Sunday, April 21, 2019

Easter: Light for Our Darkness

Just about two years ago, a group of people from all around the world looked up into the heavens to try to do something thought to be impossible. Eight groups of scientists trained their telescopes on to a single spot in the night sky over the course of five days in order to see something they knew was there but which no one had ever seen: a black hole. Not only did they see it, they captured an image of it, the first ever picture of a black hole. As I’m sure you saw, that image was released to the public a few weeks back and it made headlines around the world.



Blackness of space with black marked as center of donut of orange and red gases

That story got me thinking again about black holes. I have always been fascinated by them, and I know I’m not the only one. When I was in high school, I briefly considered the notion of becoming an astrophysicist just so I could learn more about them, but I quickly released I wasn’t nearly good enough in math. Black holes are captivating – to me and to many other people – because the idea of them is so alien to our experience: a cosmic space with such intense gravitational pull that nothing, not even light, can escape from inside it. They are inherently devastating – to experience it is to be overwhelmed by it. Black holes are unyielding, inexorable.

Perhaps one of the reasons people like me find black holes so mysterious is because they remind us of that other reality that can also be described as devastating, overwhelming, unyielding, inexorable – namely, the reality of Death. There is, I think, a deep and existential dread within each of us (sometimes more apparent to us, sometimes less) about the reality of our own mortality: that at the end of each of our lives – no matter how abundant and joyous, no matter how meaningful and well-lived – we will die. Death is like a spiritual and moral black hole, impossible to resist, drawing every one of our lives slowly and inevitably unto itself. No one can escape its grasp.

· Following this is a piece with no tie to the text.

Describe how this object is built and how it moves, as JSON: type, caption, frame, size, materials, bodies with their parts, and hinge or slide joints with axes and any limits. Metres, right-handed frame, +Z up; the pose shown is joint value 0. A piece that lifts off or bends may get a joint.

No one, that is, save One, the Risen One. Today, we join our voices to the voices of more than two billion Christians on the face of the earth, and untold myriads more in heaven, to proclaim anew the Good News, the greatest of announcements there ever was: Χριστός ἀνέστη, “Christ is Risen!” Today, we exclaim with loud and full faith that Jesus Christ, he who lived once and died now has been raised, and he lives again forever and ever. In him, the hold of Death has been broken; the grip of our spiritual black hole has been undone. A Light has come forth from the darkness of the grave and his Light will shine forevermore.

This is the Easter message. This is the ever new, everlasting message of the Church – the only message that in the end ultimately matters. As we heard in the Gospel, the tomb of Jesus has been found empty! The One who had been there – the One who by all human reason and experience should be there still – is there no longer, for he is Risen. Χριστός ἀνέστη, Ἀληθῶς ἀνέστη! “Christ is Risen, He is truly Risen.”

James Tissot, Mary Magdalene and the Holy Women at the Tomb (1894)

But that is not all. Because, while it could be enough perhaps to know that Death’s grasp has been undone at least for some one, this Risen One is Jesus Christ, who is God and Man, and so his death and rising means something for all of us as well. As we heard Saint Paul explain to the Colossians [vigil: Romans], what is true now for Jesus can be true for us: by baptism, we share in his death, and if we live by that grace, conforming our lives to his, then we will truly rise with him. 

We need not have merely a hazy dream, some vague hope for an afterlife. In Jesus, we can see that God has definitively done something new. The God who created the heavens and the earth, who created us in his image and likeness, who formed a covenant with Abraham, who by Moses led Israel through the waters of the Red Sea out of the slavery of Egypt, who through Isaiah promised to slake the thirst of those in mourning and exile – that God, in Jesus, has joined himself to us, has shared the very depths of our existential experience, even to the point of death, and now through him has given us new life, a life beyond the power of the grave.

Friends, just because the Light has come does not mean that the darkness is gone entirely. You might have heard about a number of bombings that occurred this morning in Sri Lanka, especially it seems in churches. Christians just like us – our brothers and sisters, gathered in joy for Easter services – have now been violently reminded of the reality of death. But as Saint Paul tells us, not even such reminders can stamp out our Easter joy, for in Jesus death no longer has power over us. We are gathered here this morning to proclaim just that idea; we believe it and know it to be true. But there are many who do not. There are many who do not know the Light that has come, the Light that dispels the darkness. There are many who cannot find reason to believe or who cling to only hazy dreams and vague hopes of some life beyond the grave but who have not yet found by faith in Christ the assurance of what they hope for. We who are present here must go and tell them what we have found. It is our calling now to carry his Light into every darkness, to proclaim that there is no reality – not even the most devastating, overwhelming, unyielding, inexorable thing known to human experience – that is beyond the love of Christ and the Light that he brings. We must tell others – by our voices, by our acts, by our lives – that the impossible has been done: that we have come to know a Risen Life, a Life not just after death but beyond death’s power.

The Tomb has been found empty. Christ is Risen, He is truly Risen, and we along with him!